Антисоветские взгляды были внушены мне Успенским. Отказавшись от них, я смог преодолеть свой творческий кризис (там же).

И где-то еще:

Он, Успенский, охаивал все самое дорогое, самое святое для советского человека.

Последнее утверждение слово в слово повторила Вероника Чугунова, сестра Гансовского (л/д 189/об.). Она же заявила, что я ездил к Пастернаку специально для того, чтобы выразить ему свою солидарность по поводу кампании (я бы сказал «травли»), ведущейся против него в прессе. Позднее, воспользовавшись своим «близким знакомством» с Леонардом Бернстайном, показывала Чугунова, я якобы советовал ему прервать концерт и поздравить присутствующего на нем Пастернака с Нобелевской премией (л/д 190), от которой он, Пастернак, уже давно отказался.

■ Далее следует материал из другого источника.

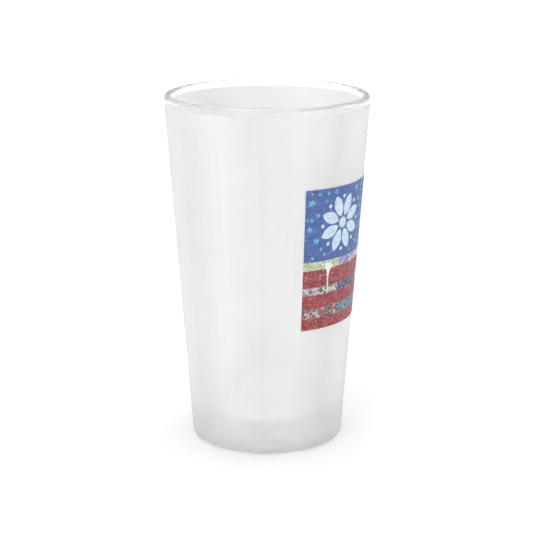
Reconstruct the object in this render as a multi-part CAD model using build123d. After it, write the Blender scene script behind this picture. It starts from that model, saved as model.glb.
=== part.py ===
from build123d import *
import math
import os
import random

# A 16 oz pint glass: one tapered glass body with a satin coat on the outside and a printed wrap.
# Millimetres, +Z up. The origin is on the glass's axis, in the plane that the foot stands on.
# +X runs through the middle of the print. Angles are degrees about +Z, from +X towards +Y.

# Glass body
height = 150.0
rim_outer_radius = 43.5
foot_outer_radius = 32.7
wall_at_rim = 3.0
wall_at_floor = 3.8
rim_round = 1.45
floor_height = 9.0
inner_corner_radius = 9.0
heel_radius = 2.0
standing_ring_inner_radius = 26.5
punt_depth = 2.0

# Satin coat on the outside of the wall
clear_rim_band = 3.3
coat_thickness = 0.12
coat_wrap_angle = 60.0

# Printed wrap: a white base with one colour layer on it
print_bottom = 55.5
print_top = 116.1
print_half_angle = 62.75
white_thickness = 0.10
colour_thickness = 0.10

# Layout of the picture. Bands are listed from the bottom up, and the first one is red.
band_heights = (5.1, 4.4, 5.8, 3.4, 7.5, 3.6)
short_band_count = 7
field_angle = 67.8

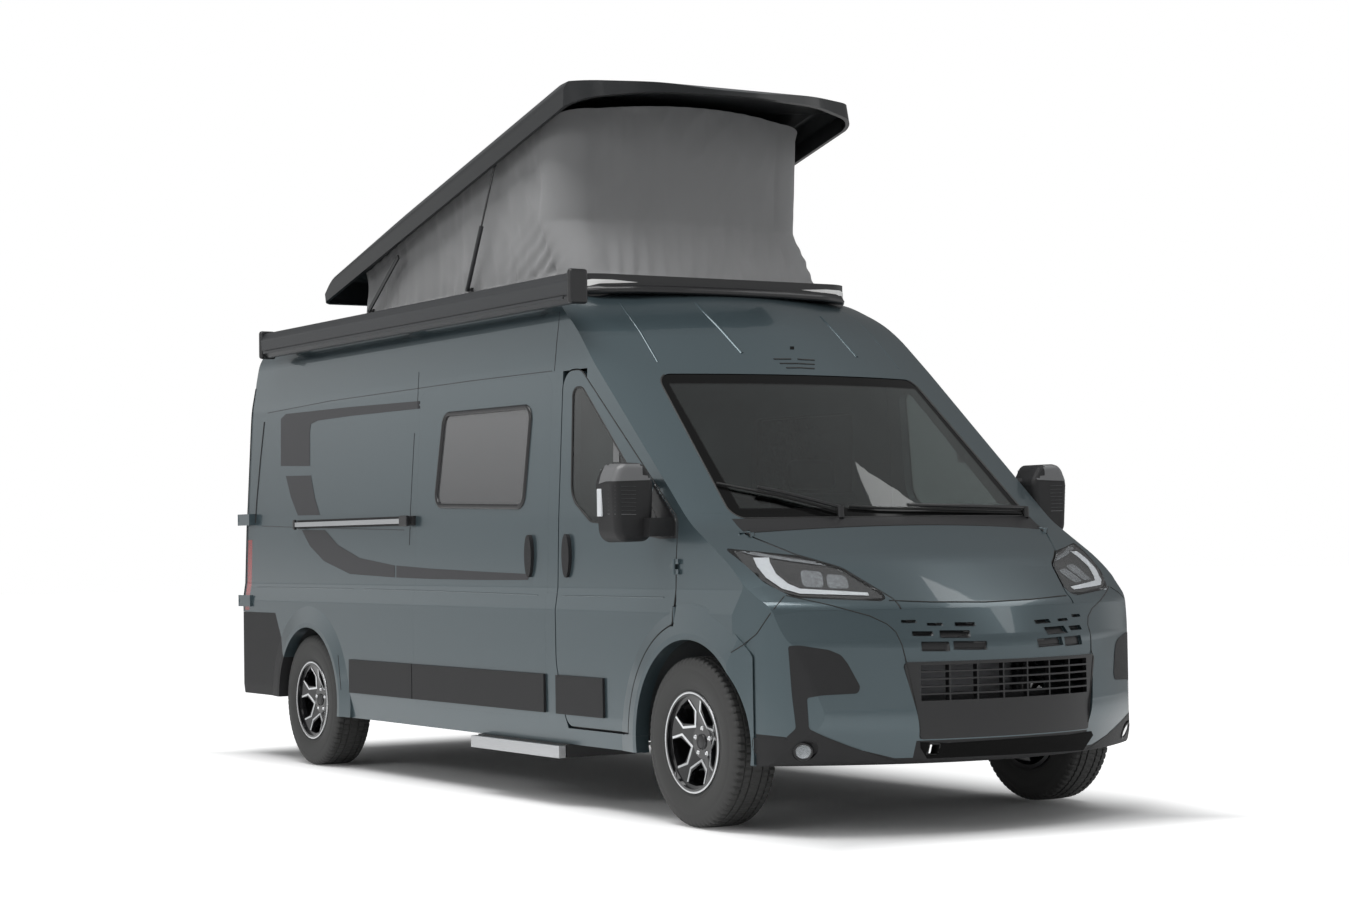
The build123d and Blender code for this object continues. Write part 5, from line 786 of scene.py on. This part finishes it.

Поразил меня и Валентин Пикуль. Правда, хотя и несомненно талантливый (я бы сказал — пузом талантливый), но не очень умный и вполне необразованный человек, что отчетливо просматривается в его ныне столь популярных у советского обывателя многопудовых романах, он всецело находился под влиянием своей супруги, Чугуновой, и ее брата — Гансовского. В довольно коротких показаниях он подтвердил основные «идеологические» обвинения, высказанные Вероникой, и добавил, что я всегда оппозиционно относился к Советской власти и ее мероприятиям и называл ее разновидностью фашизма. Позднее, на суде, он превратил свои показания в мелодраматическое обращение ко мне:

— Кирилл, но ты хотя бы теперь понимаешь всю глубину своих заблуждений, которые привели тебя сюда, на скамью подсудимых? Почему ты не слушал моих предостережений?

Предостережений мне Пикуль не делал. Во время наших совместных с Гансовским встреч и разговоров он молчал, слушал, разве лишь не раскрыв рот, и соглашался со всем, что мы говорили, даже если наши позиции по какому-либо вопросу были диаметрально противоположны.